**Set task:**
Check each line of the records below and collect those that include the word "JSON".

Collection entries:
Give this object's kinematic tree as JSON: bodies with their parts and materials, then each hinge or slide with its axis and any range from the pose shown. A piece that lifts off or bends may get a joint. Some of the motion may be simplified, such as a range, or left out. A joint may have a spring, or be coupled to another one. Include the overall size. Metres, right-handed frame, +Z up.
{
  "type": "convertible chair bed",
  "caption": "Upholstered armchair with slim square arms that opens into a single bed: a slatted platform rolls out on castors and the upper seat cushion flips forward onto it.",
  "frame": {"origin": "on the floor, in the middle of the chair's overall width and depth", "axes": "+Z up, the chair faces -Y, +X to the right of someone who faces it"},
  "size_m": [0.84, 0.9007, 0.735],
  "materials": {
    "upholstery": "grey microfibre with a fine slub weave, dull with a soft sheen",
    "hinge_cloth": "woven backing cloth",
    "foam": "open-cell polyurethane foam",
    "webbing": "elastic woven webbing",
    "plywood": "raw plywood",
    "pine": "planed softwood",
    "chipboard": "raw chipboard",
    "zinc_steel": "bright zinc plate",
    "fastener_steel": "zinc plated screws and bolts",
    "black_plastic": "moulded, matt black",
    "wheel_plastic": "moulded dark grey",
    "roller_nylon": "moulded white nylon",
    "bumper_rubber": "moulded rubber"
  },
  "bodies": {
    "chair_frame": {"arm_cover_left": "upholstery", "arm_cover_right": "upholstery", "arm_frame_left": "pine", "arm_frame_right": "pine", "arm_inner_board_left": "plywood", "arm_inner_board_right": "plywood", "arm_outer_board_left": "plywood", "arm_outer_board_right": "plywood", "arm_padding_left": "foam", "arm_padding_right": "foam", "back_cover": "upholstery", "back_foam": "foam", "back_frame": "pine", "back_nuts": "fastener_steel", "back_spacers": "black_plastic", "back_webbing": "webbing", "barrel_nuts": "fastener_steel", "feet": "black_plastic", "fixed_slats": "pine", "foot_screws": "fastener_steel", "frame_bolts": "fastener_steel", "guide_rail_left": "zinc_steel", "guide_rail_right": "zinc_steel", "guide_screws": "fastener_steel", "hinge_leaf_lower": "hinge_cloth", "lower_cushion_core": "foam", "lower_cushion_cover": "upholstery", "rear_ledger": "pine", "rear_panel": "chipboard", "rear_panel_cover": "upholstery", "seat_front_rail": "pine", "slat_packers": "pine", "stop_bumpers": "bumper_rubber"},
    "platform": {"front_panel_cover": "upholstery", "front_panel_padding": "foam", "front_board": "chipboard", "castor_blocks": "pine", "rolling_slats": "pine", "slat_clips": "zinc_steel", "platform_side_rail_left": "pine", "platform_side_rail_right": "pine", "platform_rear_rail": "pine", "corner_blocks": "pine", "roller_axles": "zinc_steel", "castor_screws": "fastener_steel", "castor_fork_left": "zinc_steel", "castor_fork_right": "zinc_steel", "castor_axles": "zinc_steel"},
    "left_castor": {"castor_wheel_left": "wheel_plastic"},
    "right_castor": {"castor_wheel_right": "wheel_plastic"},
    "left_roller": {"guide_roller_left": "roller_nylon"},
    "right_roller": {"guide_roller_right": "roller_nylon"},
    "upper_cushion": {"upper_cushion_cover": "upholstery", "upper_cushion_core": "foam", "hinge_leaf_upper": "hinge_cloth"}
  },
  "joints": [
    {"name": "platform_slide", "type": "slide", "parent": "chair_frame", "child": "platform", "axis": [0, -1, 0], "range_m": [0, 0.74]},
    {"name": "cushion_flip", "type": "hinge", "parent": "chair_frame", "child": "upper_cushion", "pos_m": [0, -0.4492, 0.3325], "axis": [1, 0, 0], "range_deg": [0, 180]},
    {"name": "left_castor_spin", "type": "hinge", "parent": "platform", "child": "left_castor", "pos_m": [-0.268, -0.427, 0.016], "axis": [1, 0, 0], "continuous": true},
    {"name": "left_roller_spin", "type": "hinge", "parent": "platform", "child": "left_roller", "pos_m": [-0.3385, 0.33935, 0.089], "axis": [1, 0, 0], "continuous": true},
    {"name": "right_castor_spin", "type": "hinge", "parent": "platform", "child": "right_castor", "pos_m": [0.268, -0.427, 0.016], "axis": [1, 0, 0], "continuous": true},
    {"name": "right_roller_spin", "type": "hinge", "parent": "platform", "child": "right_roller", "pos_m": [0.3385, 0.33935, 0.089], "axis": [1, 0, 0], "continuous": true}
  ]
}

---

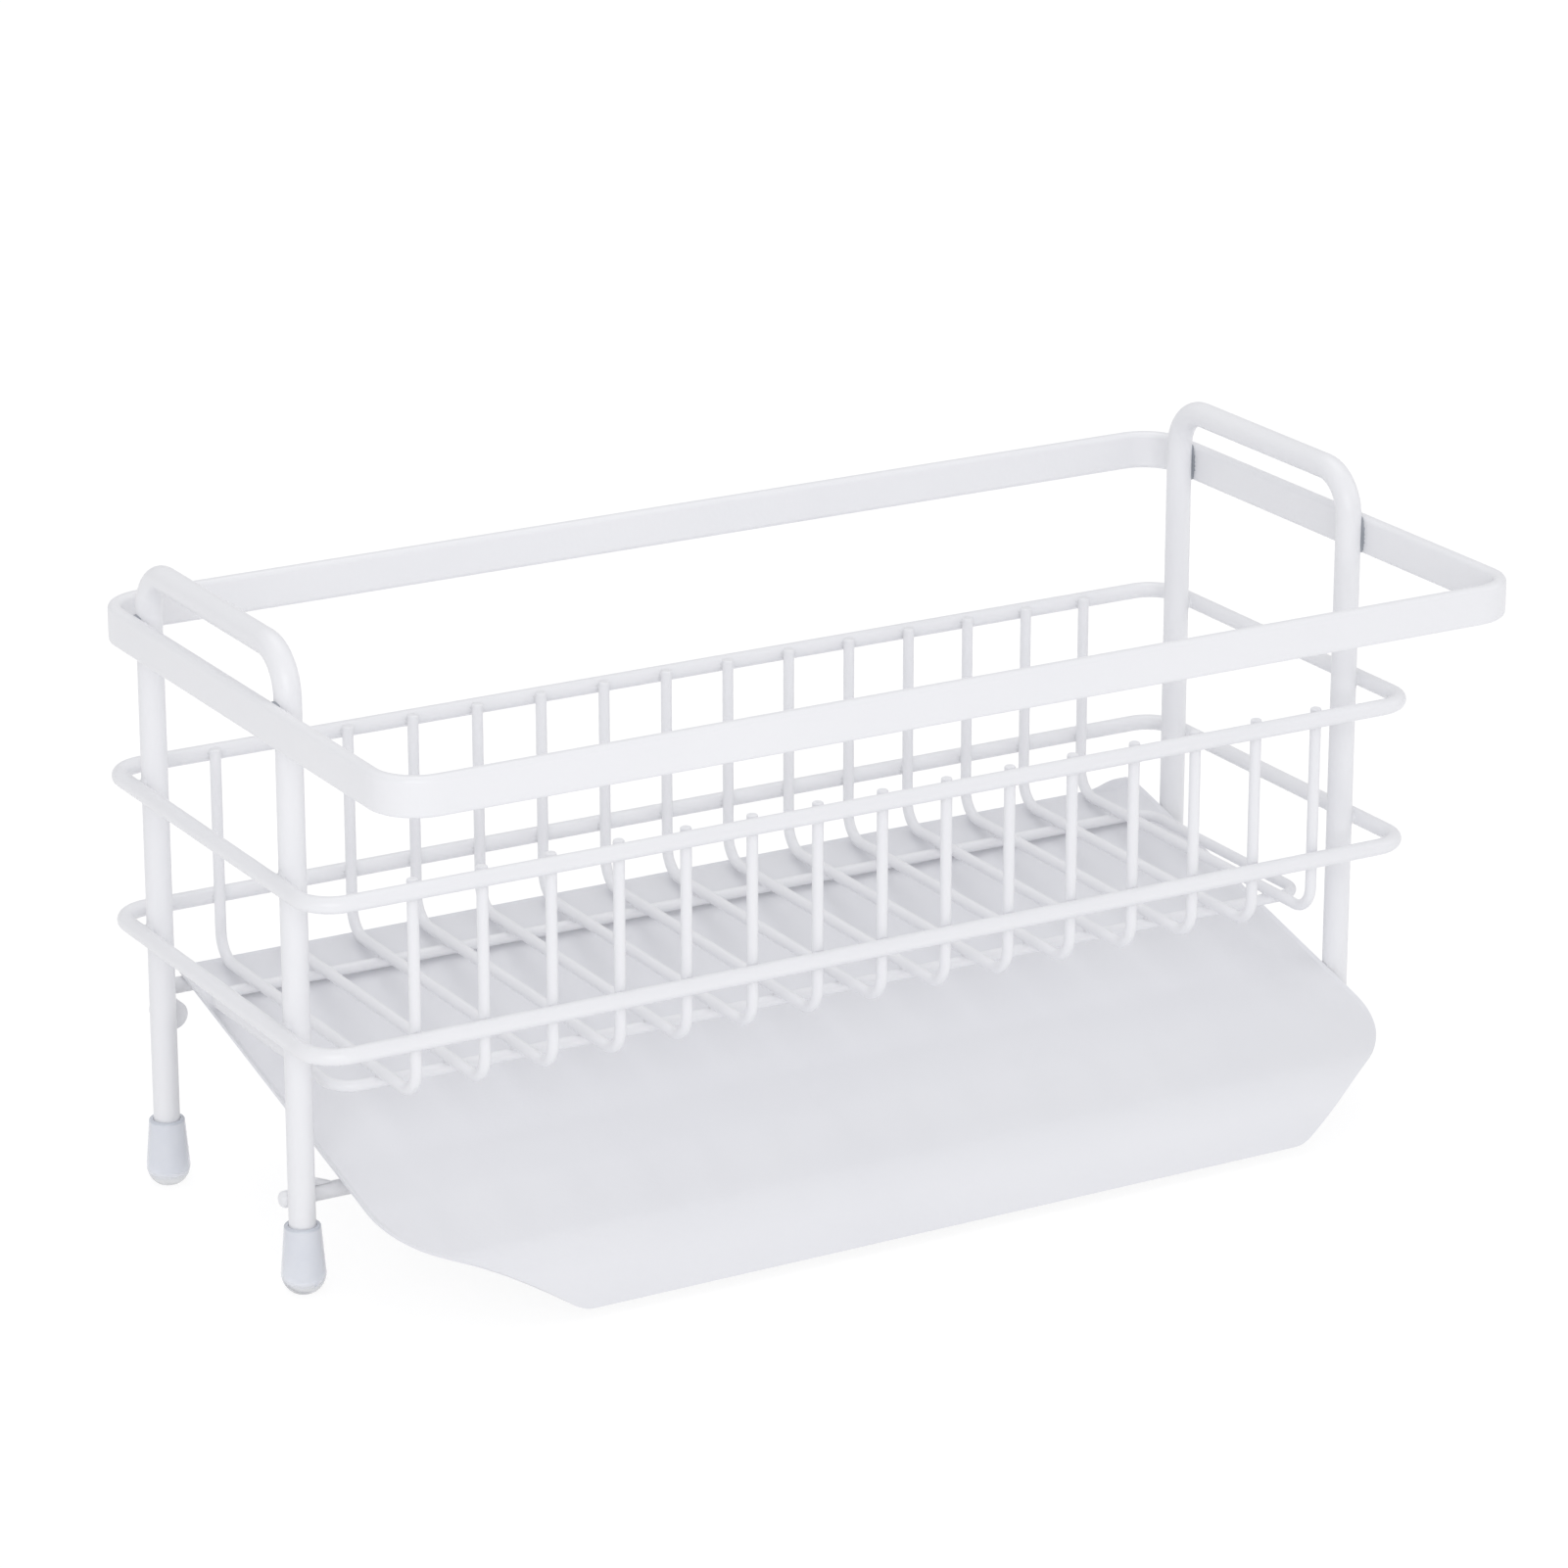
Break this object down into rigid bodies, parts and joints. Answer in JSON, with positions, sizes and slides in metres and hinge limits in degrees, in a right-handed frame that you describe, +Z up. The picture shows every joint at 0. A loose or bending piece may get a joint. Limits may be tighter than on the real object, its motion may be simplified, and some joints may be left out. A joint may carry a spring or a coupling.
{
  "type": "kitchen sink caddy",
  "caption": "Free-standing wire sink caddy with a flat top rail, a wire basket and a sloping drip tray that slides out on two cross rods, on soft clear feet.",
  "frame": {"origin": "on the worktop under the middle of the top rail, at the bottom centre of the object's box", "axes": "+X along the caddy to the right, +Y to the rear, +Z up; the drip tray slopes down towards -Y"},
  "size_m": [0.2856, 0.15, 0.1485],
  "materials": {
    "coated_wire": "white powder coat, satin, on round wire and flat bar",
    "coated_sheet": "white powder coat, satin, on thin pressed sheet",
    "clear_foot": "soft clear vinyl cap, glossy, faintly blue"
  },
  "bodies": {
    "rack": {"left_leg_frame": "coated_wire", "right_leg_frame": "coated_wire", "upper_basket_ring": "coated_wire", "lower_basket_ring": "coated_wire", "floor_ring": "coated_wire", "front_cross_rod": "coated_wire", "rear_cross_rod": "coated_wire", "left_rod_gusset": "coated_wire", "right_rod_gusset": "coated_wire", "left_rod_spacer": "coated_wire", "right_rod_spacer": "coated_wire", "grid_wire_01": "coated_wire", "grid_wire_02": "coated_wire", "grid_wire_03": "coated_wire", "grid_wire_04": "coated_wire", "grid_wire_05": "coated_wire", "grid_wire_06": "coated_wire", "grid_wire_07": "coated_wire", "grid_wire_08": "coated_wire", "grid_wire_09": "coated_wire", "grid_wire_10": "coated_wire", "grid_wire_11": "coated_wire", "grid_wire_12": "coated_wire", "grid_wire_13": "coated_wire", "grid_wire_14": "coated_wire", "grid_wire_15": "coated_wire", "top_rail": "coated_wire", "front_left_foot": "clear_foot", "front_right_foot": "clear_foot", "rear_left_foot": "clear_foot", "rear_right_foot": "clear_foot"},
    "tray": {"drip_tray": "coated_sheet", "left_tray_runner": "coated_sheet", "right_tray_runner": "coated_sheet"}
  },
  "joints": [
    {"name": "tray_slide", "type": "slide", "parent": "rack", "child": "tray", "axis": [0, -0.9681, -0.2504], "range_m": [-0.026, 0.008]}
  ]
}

**Full output:**
Give this object's kinematic tree as JSON: bodies with their parts and materials, then each hinge or slide with its axis and any range from the pose shown. A piece that lifts off or bends may get a joint. Some of the motion may be simplified, such as a range, or left out. A joint may have a spring, or be coupled to another one. Include the overall size. Metres, right-handed frame, +Z up.
Break this object down into rigid bodies, parts and joints. Answer in JSON, with positions, sizes and slides in metres and hinge limits in degrees, in a right-handed frame that you describe, +Z up. The picture shows every joint at 0. A loose or bending piece may get a joint. Limits may be tighter than on the real object, its motion may be simplified, and some joints may be left out. A joint may carry a spring or a coupling.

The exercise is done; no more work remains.